The chief said the Southold Police Department currently has one officer assigned to the task force, which enables various agencies to share personnel as a case builds in a particular township over a span of several months. In December, the East End Task Force arrested a Greenport couple at their home, where officers allegedly discovered fentanyl and cocaine stored alongside items such as ice cream cones and brownie mix. And in April, following a task force sting operation, in April Riverhead police made three arrests related to cocaine sales they allege occurred within the La Perla Restaurant and Bar.

“Drugs and alcohol use and driving while intoxicated are some of [the Southold Police Department’s] bigger concerns,” Chief Flatley said. “We take the drug-related information that we get and the complaints of people that are selling very seriously. It takes a top priority when we’re looking to address [a drug-related] issue because, obviously, we don’t want to get into a situation like we did [in 2021].”

Among the other three bills Long Island parents and elected officials demand state lawmakers pass is a request to reduce the amount of fentanyl dealers must possess to be held on bail. Currently, state law allows local district attorneys to ask for bail if a dealer is apprehended with a minimum of 8 ounces of fentanyl — enough to kill 113,410 people, according to Mr. Tierney’s office. Those arrested with less are arraigned and released without bail.

“Get hold of the lawmakers and tell them [the bail bill] is a common sense issue,” Mr. Murray urged those in attendance at Friday’s press conference. “Who are they protecting? The dealers? Or are they out to protect the lives of people in their constituency that really need these laws.”

Another bill in the legislative bundle would designate xylazine, a tranquilizer veterinarians and farmers administer to large livestock, as a controlled substance. Like fentanyl, xylazine has been abused as an adulterant in other illicit street drugs.

“The medical examiner is finding [xylazine] in 18% of the autopsies they conduct in Suffolk County. People are dying of combinations of xylazine and fentanyl … Narcan is not effective on xylazine.”
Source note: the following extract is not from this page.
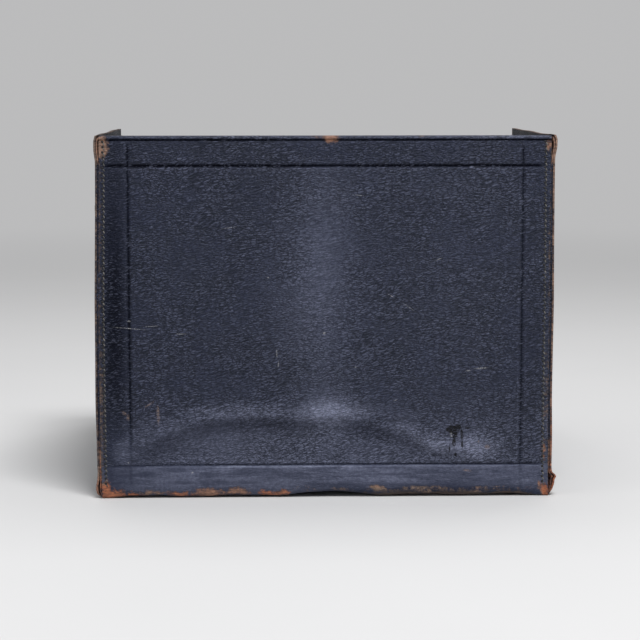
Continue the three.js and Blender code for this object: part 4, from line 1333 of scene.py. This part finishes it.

The fourth bill proposes that the families of those who die from a drug overdose be entitled to compensation through the New York State Office of Victims Services. Among other crimerelated out-of-pocket expenses, these families would be eligible for reimbursements to cover the cost of counseling services or funeral expenses.

“The time is up,” Mr. Bode said Friday. “Time has been a-wasting since January, when we went up to Albany with District Attorney Tierney. There’s [11] days left in the session, and Albany needs to do something. The session may be ending, but this crisis is a year-round crisis, and it will continue if something is not done.”